Whilst in a health & social care setting, a support worker should remain professional at all times and not let personal attitudes or beliefs interfere with their responsibilities. In my job role, I respect the attitudes and beliefs of others and do not try to force my own opinions on the people that I work with. Instead, I try to keep a positive attitude to my work and not take anything that is said to me too personally.

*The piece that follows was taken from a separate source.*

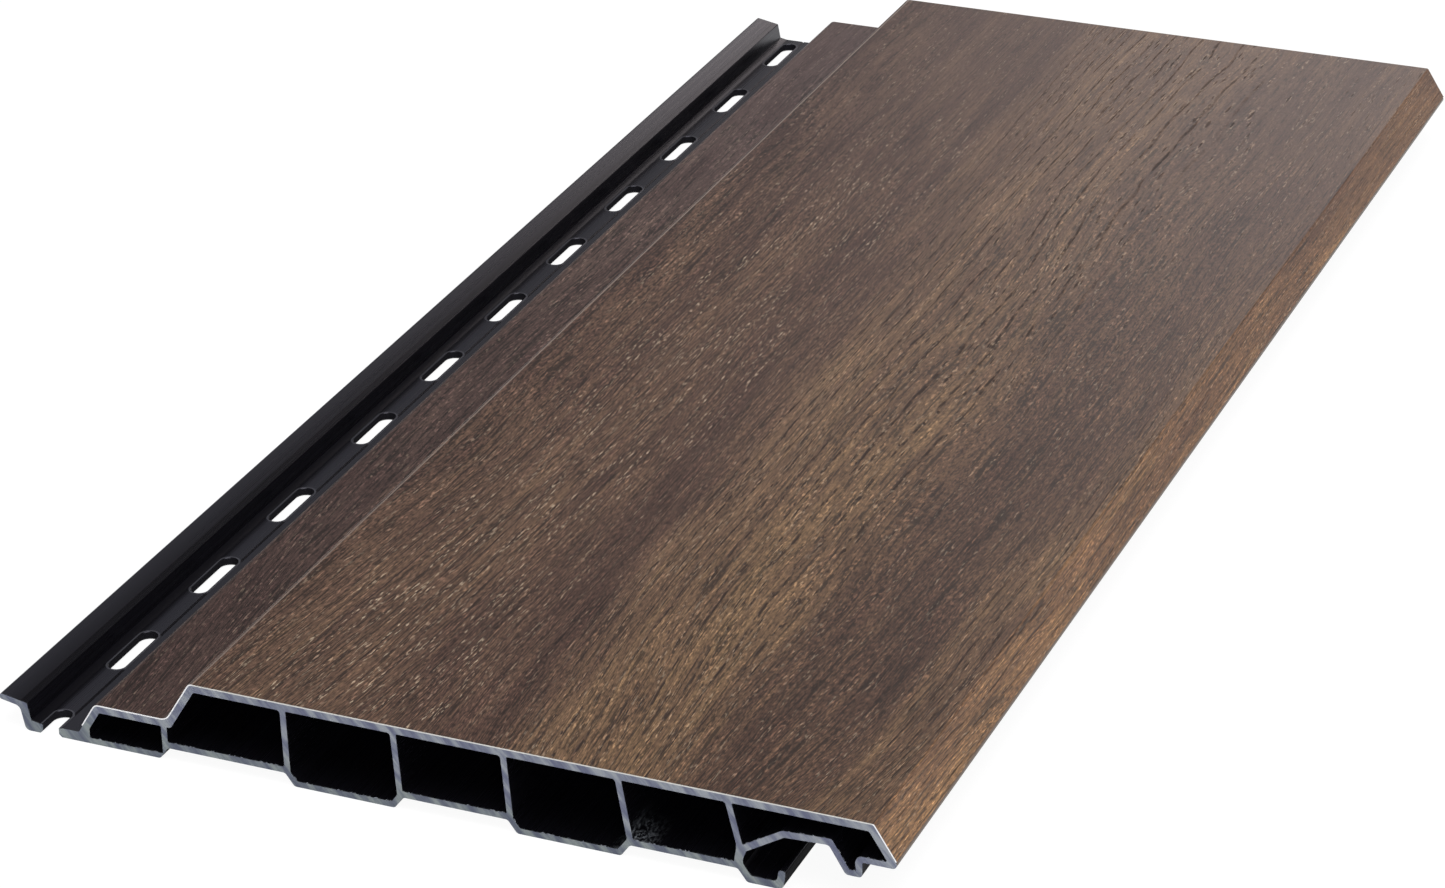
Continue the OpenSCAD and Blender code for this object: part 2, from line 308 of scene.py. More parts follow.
@dataclass(frozen=True)
class Grain:
    """Size of one grain pattern in millimetres, across and along the grain, and its place in the noise."""

    across: float
    along: float
    seed: float
    detail: float = 2.0

    def read(self, maths: Maths, across: Value, along: Value) -> Socket:
        """Read the pattern.

        Args:
            maths: Sums in the material's tree.
            across: Place across the grain in millimetres.
            along: Place along it in millimetres.

        Returns:
            Noise from 0 to 1.
        """
        place = maths.place(maths.sum("DIVIDE", across, self.across), maths.sum("DIVIDE", along, self.along),
                            self.seed)
        return maths.noise(place, self.detail, 0.55)


@dataclass(frozen=True)
class Marks:
    """Spindle-shaped marks strewn along the grain, at most one in each cell.

    A cell's size across and along and a mark's greatest half width are in millimetres. Share says how
    many of the cells hold a mark, and a mark is as many times longer than wide as its cell is.
    """

    across: float
    along: float
    half_width: float
    share: float
    seed: float

    def read(self, maths: Maths, across: Value, along: Value) -> tuple[Socket, Socket]:
        """Read the marks.

        Args:
            maths: Sums in the material's tree.
            across: Place across the grain in millimetres.
            along: Place along it in millimetres.

        Returns:
            Depth of the marks and height of the rims around them, both from 0 to 1.
        """
        place = maths.place(maths.sum("ADD", maths.sum("DIVIDE", across, self.across), self.seed),
                            maths.sum("DIVIDE", along, self.along))
        cell = add_node(maths.tree, "TexVoronoi", {"Vector": place, "Scale": 1.0}, voronoi_dimensions="2D")
        chance = add_node(maths.tree, "SeparateColor", {0: cell.outputs["Color"]}).outputs[0]
        reach = self.half_width / self.across
        size = maths.smooth(chance, 1.0 - self.share, 1.0, 0.0, reach)
        inside = maths.minus(size, cell.outputs["Distance"])
        depth = maths.smooth(inside, 0.0, 0.45 * reach)
        rim = maths.minus(maths.smooth(inside, -1.3 * reach, -0.3 * reach), depth)
        rim = maths.times(rim, maths.smooth(size, 0.2 * reach, 0.5 * reach))
        return depth, rim


@dataclass(frozen=True)
class FilmPlace:
    """What the film's finish reads at one place, with lengths in millimetres.

    Flat is the way across the unrolled film and flow the way across the grain. Band is the golden share.
    Cloud, streak, fibre and fuzz are noise around zero, from coarse to fine. Dash and fleck break up what
    would else run on along the grain. On_step is 1 on the step, and lush is 1 where the pores are large.
    """

    x: Value
    y: Value
    z: Value
    flat: Value
    flow: Value
    band: Value
    cloud: Value
    streak: Value
    fibre: Value
    fuzz: Value
    dash: Value
    fleck: Value
    on_step: Value
    lush: Value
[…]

My current role is to assist two young adults with learning disabilities and autism to live as independent a life as possible. This includes:
- helping with meal planning and preparation and maintaining a healthy diet
- helping to plan and organise activities
- finance management
- assisting with personal development
- helping to maintain a good standard of health and hygiene
- helping to maintain a clean and clutter-free household
- assistance with medication
I also have responsibilities to the organisation work for, which includes:
- minimising legal risks
- following company policies and procedures
- working in a cost-effective manner
- seeking opportunities for personal and professional growth
As well as following internal policies, I am also obliged to ensure I work within legal guidelines including health and safety legislation and CQC compliance.
I work with a person-centred values approach, which means that I always treat each service user as an individual and support them in a way that is preferential to them using a mutually agreed care plan.
A copy of my job description has been provided as evidence.
There are several ways of helping other practitioners to understand the different systems used to record information in adult care settings.
You could explain the different systems to them or have them go on training to learn about them.
Another method would be to have them shadow you when you are using the systems so that they can watch and learn. You could then let them try to use them and monitor them to make sure that they do it correctly.
The importance of handling information securely can be conveyed to others by explaining the consequences of not protecting the personal data of others. This can include consequences to the individual such as social exclusion or fraud as well as consequences to the professional including disciplinary action, dismissal and legal action.
Another method would be to ask them how they would feel if their own personal information was passed onto others without their consent.
Legal requirements and codes of practice ensure that social care workers handle information in the correct way and without breaking the law.
This means that personal and sensitive data is stored securely and is only accessible by those that are authorised to do so. Social care workers may only share information if it is absolutely necessary. They must respect the rights of the person that they have information about by obtaining their consent before sharing information about them and ensuring they keep this information confidential. Information must be kept up-to-date.
Legislation or Codes of Practice relating to handling information in social care settings include:
- The Data Protection Act 1998
- The Freedom of Information Act 2000
- The Health & Social Care Act 2008 (specifically, Essential Standards)
- ICO Data Sharing Code of Practice
Good health and safety practice can be promoted in an adult social care setting in many ways.
Encouraging everybody (including service users, staff and visitors) to report any potential and actual hazards that they encounter promptly means that the environment can be made safer quicker.
Explaining to everybody that is their responsibility to ensure that they take reasonable care to ensure the health and safety of themselves and others can help them to understand that health and safety should be taken seriously by all. Also, it should be explained that it is their responsibility to follow health and safety policies and procedures.
All staff should be advised that it is their legal responsibility to attend health and safety training and management should ensure that they are given opportunities to do this.
The different stages of a risk assessment are:
- Identify Hazards – You could be actively looking for potential hazards or simply notice something that could be potentially hazardous whilst carrying out your day-to-day activities.
- Assessing Risks – Having identified a hazard, you must then make an assessment of what risks to people’s safety it could cause.
- Take Precautions – Decide what actions will prevent or minimise the risks.
- Document – Record the hazards, risks and actions on a risk assessment form along with any procedures.
- Review – Regularly review the risk assessment to keep it in line with current legislation and working practices and record any changes.
It is important to assess health and safety risks to prevent or minimise hazards that could potentially cause illness or injury. This protects all individuals from harm as much as is reasonably possible.
In addition, health and safety risks must be assessed to comply with legislation and company policies and procedures.
In the event of an accident or sudden illness, the individual should be assessed immediately and first aid administered if necessary. The person responding to the accident or sudden illness should also shout for help from others and ask them to call the emergency services, if required.
When the individual is stable, management should be informed as well as the individual’s next of kin. Management should notify HSE and CQC.
As soon as is viably possible, the accident or sudden illness should be recorded on an Accident/Incident Form.